Relying on Only One Probe
While readiness, liveness, and startup probes each have their use cases, relying on only one probe can cause problems. For example, using a liveness probe without a readiness probe might result in traffic being routed to an app that’s not yet ready.
Balancing Probe Sensitivity and Overhead
Every probe adds some overhead. Over-probing can negatively impact your app’s performance, so it’s important to find the right balance.

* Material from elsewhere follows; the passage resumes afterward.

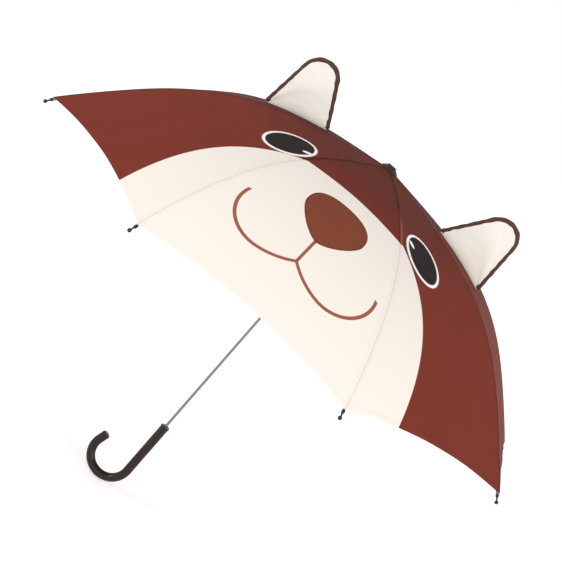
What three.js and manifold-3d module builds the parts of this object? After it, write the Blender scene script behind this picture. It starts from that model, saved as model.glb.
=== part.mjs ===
// Children's crook-handle umbrella with a bear-face canopy and two standing ears.
// Millimetres, +Z up along the shaft. The origin is on the shaft's axis, level with the crook's lowest
// point.
// The face looks towards -Y, the crook curls towards -X. Azimuth 0 is -Y and turns towards +X.
// The umbrella is drawn open, which is its rest pose.
import * as THREE from "three";
import { mergeVertices } from "three/addons/utils/BufferGeometryUtils.js";
import Module from "manifold-3d";

const wasm = await Module();
wasm.setup();

// ---- driving dimensions -------------------------------------------------------------------------
const clearance = 0.35; // gap left between pieces that touch or slide

// canopy
const ribCount = 8;
const canopyRadius = 400; // axis to a corner of the canopy
const canopyRise = 195.6; // corner level to the crown
const cornerHeight = 390; // crook's lowest point to corner level
const crownSlope = 0.15; // fall per millimetre beside the crown
const ribBend = 3.5; // how late the profile bends down towards the corner
const gorePuff = 5.5; // how far a gore stands out of the straight line between its ribs, at the hem
const hemScallop = 7.5; // how far the hem is cut back half-way between two corners
const fabricThickness = 0.8;
const seamGap = 0.9; // between the solids of two neighbouring gores
const crownHoleRadius = 6;

// shaft, crook and grip
const shaftRadius = 2.2;
const shaftWall = 0.45;
const gripRadius = 6.25;
const gripTop = 119.9;
const crookRadius = 29.3; // centre line of the bend
const crookTurn = 195; // degrees from the straight grip to the hook's straight end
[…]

YAML Configurations for All Probes in Complex Applications
Here’s a full example of a Kubernetes pod configuration with all three probes (readiness, liveness, startup) for a complex microservices architecture:
containers:
- name: app-container
image: myapp:latest
readinessProbe:
httpGet:
path: /ready
port: 8080
initialDelaySeconds: 5
livenessProbe:
httpGet:
path: /health
port: 8080
initialDelaySeconds: 10
startupProbe:
httpGet:
path: /start
port: 8080
initialDelaySeconds: 60
This configuration ensures that the application is fully started before checking readiness and liveness.
Question & Answer Section
- Q: What happens if the startup probe fails?
- A: Kubernetes will terminate and restart the container if the startup probe fails, as it assumes the app cannot start.

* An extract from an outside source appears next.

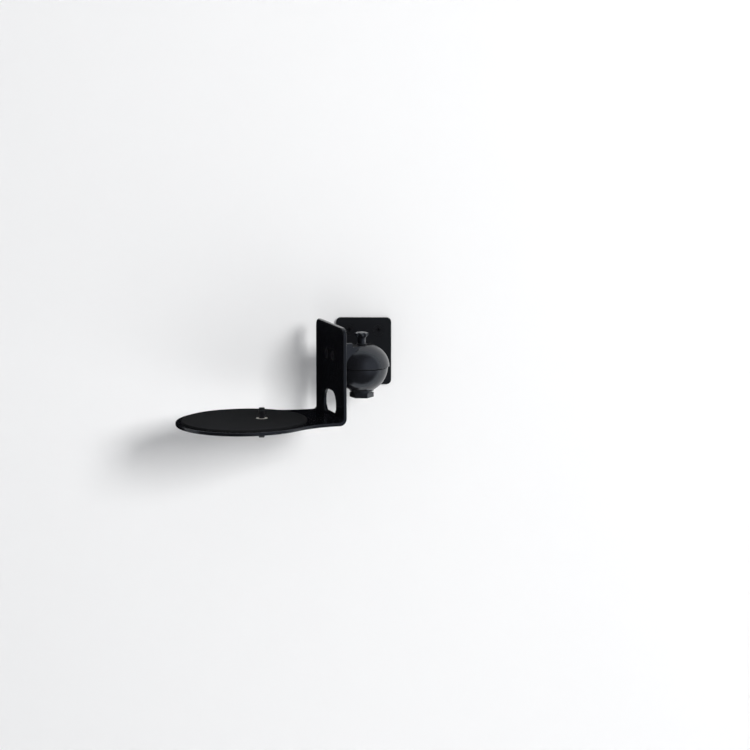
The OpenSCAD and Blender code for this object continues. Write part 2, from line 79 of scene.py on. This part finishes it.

- Q: Should I configure different probes for different environments (dev vs. prod)?
- A: Yes. In development, you may want faster probe intervals to catch issues early. In production, longer intervals can help reduce unnecessary restarts.
- Q: How do I know when to adjust probe timings?
- A: You can analyze application logs and performance data to find the right timing for probes. Always test probes in a staging environment before applying them to production.
- Q: Can probes impact application performance?
- A: If misconfigured, probes can add unnecessary load to your app. Use reasonable intervals to avoid this.
Conclusion
Here’s a quick comparison on readiness, liveness, and startup probes in Kubernetes:
Health checks are clearly important for every application. The good news is that they are easy to implement and, if done properly, enable you to troubleshoot issues faster. If you log exactly why a health check failed, you can pinpoint and solve issues easily.